Return all lines that include the string "FreeCAD".

## DATASET CONTENT
»»

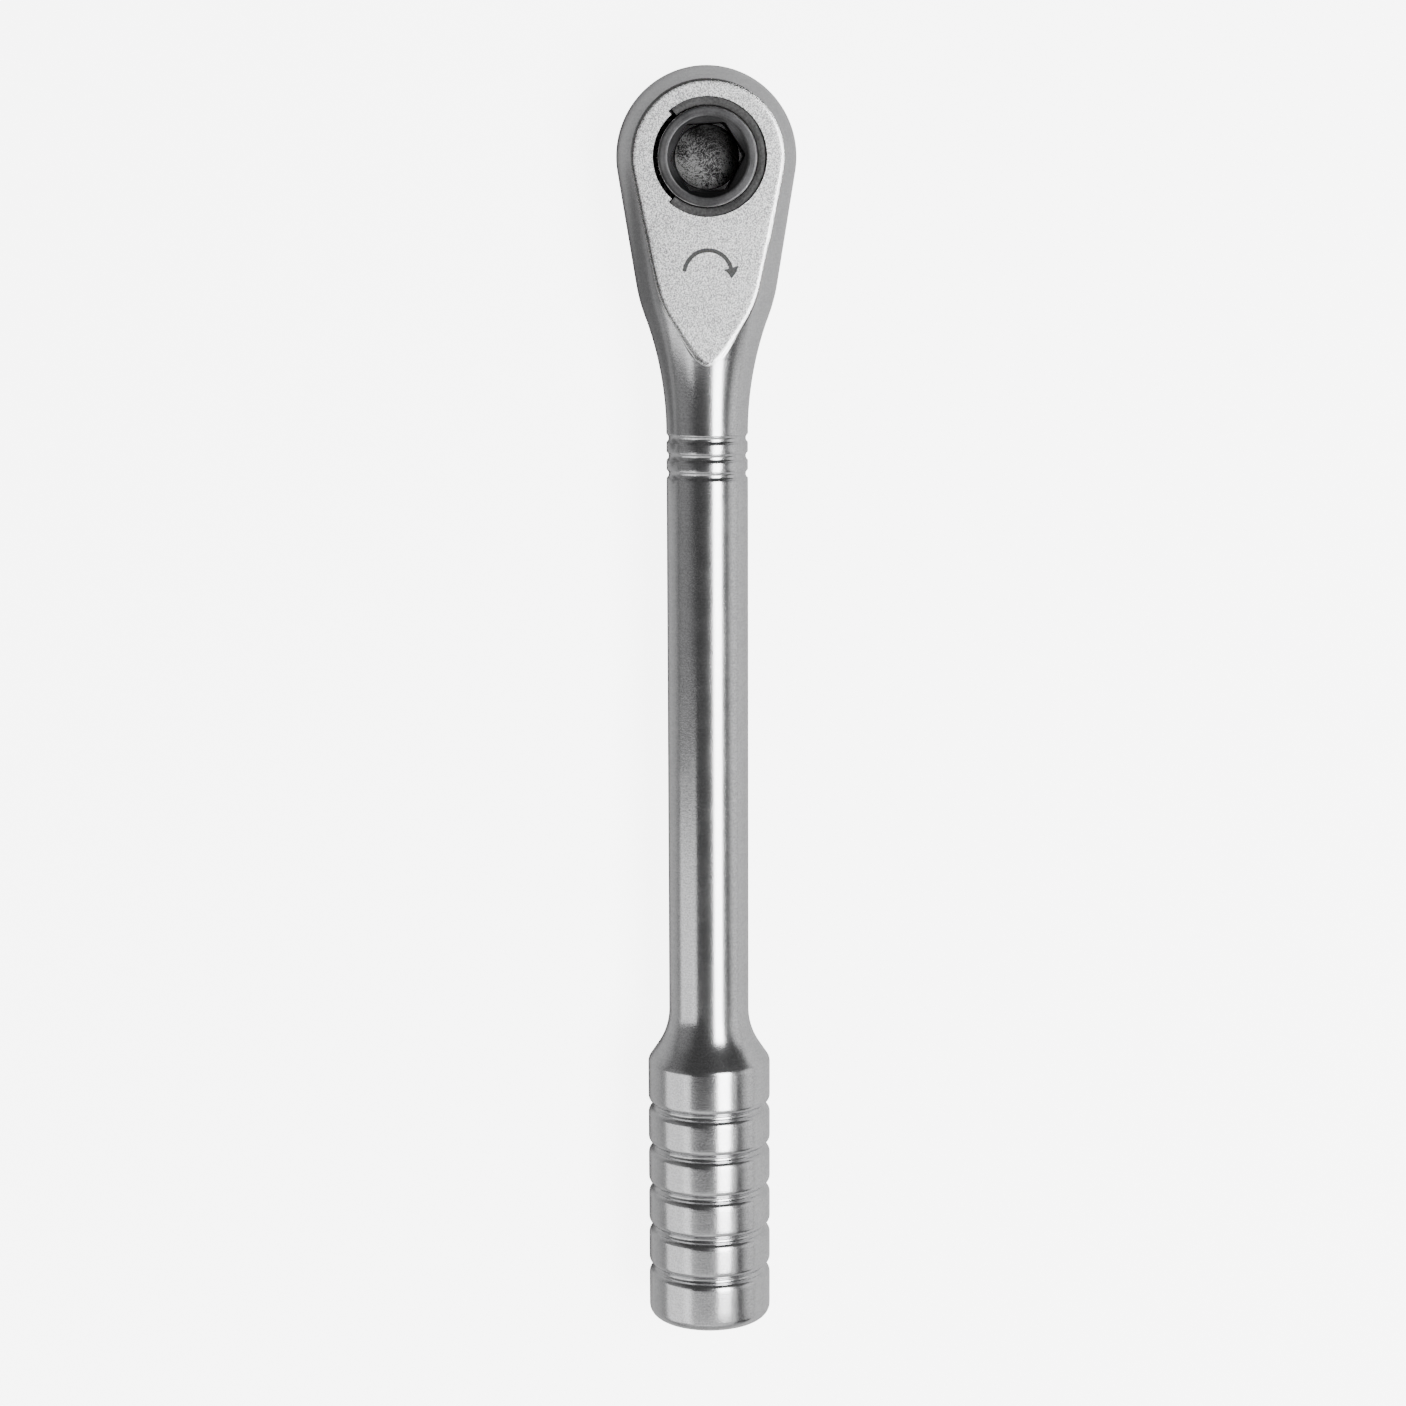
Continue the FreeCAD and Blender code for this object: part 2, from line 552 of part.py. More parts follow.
def make_pawl_spring():
    coil_radius = "(spring_bore - coil_gap - wire_radius)"
    room = "(spring_depth + pawl_travel + pawl_rest_gap + seat_depth)"
    helix = doc.addObject("Part::Helix", "spring_path")
    helix.setExpression("Radius", cell(coil_radius))
    helix.setExpression("Height", cell("%s - 4 * wire_radius" % room))
    helix.setExpression("Pitch", cell("(%s - 4 * wire_radius) / coil_turns" % room))
    wire = doc.addObject("Part::Circle", "spring_wire")
    wire.setExpression("Radius", cell("wire_radius"))
    wire.Placement = FreeCAD.Placement(vec(1, 0), FreeCAD.Rotation(vec(1, 0, 0), 90))
    wire.setExpression(".Placement.Base.x", cell(coil_radius))
    spring = doc.addObject("Part::Sweep", "pawl_spring")
    spring.Label = "pawl_spring"
    spring.Sections = [wire]
    spring.Spine = (helix, [])
    spring.Solid = True
    spring.Frenet = True
    spring.Placement = FreeCAD.Placement(vec(1, 0), FreeCAD.Rotation(vec(0, 1, 0), 90))
    spring.setExpression(".Placement.Base.x", cell("%s - seat_depth + 2 * wire_radius" % PAWL_BACK))
    doc.recompute()
    return spring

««

## RESULT BELOW
Continue the FreeCAD and Blender code for this object: part 2, from line 552 of part.py. More parts follow.
    wire.Placement = FreeCAD.Placement(vec(1, 0), FreeCAD.Rotation(vec(1, 0, 0), 90))
    spring.Placement = FreeCAD.Placement(vec(1, 0), FreeCAD.Rotation(vec(0, 1, 0), 90))